Enfin, à ses yeux, la  Prime Sarkozy  reste le signe d'une intrusion de l'Etat dans la conduite de son entreprise.  Payer des impôts n'est pas un problème, et je dis oui au partage de la richesse : tous mes collaborateurs ont déjà des primes, liées à l'atteinte d'objectifs divers, et à leur contribution à la rentabilité de l'entreprise. Ils peuvent d'ailleurs gagner quatre, cinq, six fois cette  prime à 1000 euros . Mais en mettant en place un tel système, l'Etat agresse ma liberté de gestion et ma politique salariale comme outil de management de la performance de chacun. Atteindre des objectifs, c'est motivant, cela procure de la fierté, et crée une dynamique d'entreprise. Désormais une prime peut être attribué de façon indifférente, y compris au collaborateur qui aurait reçu un avertissement disciplinaire. Je crains que cela n'atteigne la motivation des salariés, et ne renforce encore l'image négative que l'on a des patrons d'entreprise, en donnant l'impression que l'Etat a besoin d'intervenir dans notre gestion pour en garantir la bonne moralité. 

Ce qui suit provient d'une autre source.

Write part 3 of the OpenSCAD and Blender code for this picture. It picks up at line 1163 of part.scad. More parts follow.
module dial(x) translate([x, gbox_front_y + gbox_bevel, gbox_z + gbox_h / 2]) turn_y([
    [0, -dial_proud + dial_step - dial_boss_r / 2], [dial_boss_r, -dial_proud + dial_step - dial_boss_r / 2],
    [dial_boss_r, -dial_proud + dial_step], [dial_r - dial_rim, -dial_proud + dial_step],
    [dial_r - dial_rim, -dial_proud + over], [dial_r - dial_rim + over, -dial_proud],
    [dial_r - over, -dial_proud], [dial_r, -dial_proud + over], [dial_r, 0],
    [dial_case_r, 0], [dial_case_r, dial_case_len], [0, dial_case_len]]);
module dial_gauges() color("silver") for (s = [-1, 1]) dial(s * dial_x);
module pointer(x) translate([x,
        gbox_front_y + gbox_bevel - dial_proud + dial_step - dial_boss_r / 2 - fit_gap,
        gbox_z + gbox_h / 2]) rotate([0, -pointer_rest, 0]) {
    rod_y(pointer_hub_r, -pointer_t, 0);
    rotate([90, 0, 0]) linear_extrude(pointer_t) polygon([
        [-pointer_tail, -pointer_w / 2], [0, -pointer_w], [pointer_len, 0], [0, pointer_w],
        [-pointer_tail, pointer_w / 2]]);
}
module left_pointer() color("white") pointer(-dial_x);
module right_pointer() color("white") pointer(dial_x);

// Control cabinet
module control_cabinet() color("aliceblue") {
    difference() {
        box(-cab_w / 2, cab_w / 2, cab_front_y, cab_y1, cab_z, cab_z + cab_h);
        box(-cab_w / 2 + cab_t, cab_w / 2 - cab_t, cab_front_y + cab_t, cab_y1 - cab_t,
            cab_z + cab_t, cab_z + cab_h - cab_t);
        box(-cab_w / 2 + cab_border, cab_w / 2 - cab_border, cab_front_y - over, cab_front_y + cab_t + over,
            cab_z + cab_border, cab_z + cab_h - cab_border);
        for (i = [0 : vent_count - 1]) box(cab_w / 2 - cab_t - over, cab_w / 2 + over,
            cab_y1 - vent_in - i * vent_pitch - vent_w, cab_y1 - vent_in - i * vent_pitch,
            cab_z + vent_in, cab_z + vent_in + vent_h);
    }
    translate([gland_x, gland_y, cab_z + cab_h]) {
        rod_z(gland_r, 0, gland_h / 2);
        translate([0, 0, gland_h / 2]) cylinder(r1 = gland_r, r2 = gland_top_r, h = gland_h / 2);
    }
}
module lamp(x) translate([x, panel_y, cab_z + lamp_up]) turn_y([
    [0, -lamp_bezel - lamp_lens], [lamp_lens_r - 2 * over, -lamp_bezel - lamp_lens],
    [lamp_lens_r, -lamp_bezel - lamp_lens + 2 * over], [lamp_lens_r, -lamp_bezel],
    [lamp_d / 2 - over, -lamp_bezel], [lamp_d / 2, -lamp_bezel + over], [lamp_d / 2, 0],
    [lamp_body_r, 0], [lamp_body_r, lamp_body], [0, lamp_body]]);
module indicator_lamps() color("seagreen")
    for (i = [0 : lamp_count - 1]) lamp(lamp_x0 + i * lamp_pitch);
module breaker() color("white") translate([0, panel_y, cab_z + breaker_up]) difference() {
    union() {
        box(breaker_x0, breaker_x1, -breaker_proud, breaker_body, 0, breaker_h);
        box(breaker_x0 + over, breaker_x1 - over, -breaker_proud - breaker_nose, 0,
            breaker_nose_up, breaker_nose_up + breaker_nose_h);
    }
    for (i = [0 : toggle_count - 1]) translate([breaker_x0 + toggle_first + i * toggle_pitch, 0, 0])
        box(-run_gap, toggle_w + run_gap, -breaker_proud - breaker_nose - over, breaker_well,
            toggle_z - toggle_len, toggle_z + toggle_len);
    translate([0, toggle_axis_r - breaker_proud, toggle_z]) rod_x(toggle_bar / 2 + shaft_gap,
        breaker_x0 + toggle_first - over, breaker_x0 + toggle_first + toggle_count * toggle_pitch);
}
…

La question du principe de subsidiarité

Dans ce témoignage révélateur, on reconnaît de façon claire la question d'une atteinte possible au principe de subsidiarité, pour laquelle l'Etat pourrait être mis en cause du point de vue de l'enseignement social de l'Eglise. Car ici, la loi remplace ou contraint d'évidence la libre décision des chefs d'entreprise ou des conseils d'administration. Sommes-nous alors dans le cas évoqué par le Compendium (§ 188) d'un  grave déséquilibre  et d'une  injustice sociale  tels que  seule l'intervention publique peut créer les conditions de plus grande égalité, de justice et de paix  ? La  suppléance institutionnelle  est-elle programmée pour de  pas se prolonger au-delà du strict nécessaire  ? Il semble plutôt que prise dans un climat de manœuvres politiciennes, la décision de mettre en place la  prime Sarkozy  ne s'assure pas les meilleures garanties d'un choix juste ni temporaire. Il faut reconnaître aussi qu'elle est une tentative de réponse à l'irresponsabilité visible d'un petit nombre par qui le scandale arrive, ainsi qu'à l'immobilisme des organisations professionnelles sur la question, dénoncé par le président lui-même. Si jamais donc l'Etat n'a pas conçu la meilleure réponse au problème du partage des richesses, il reste utile de souligner qu'un certain nombre d'acteurs sociaux ne l'y ont pas vraiment aidé, et ce depuis longtemps.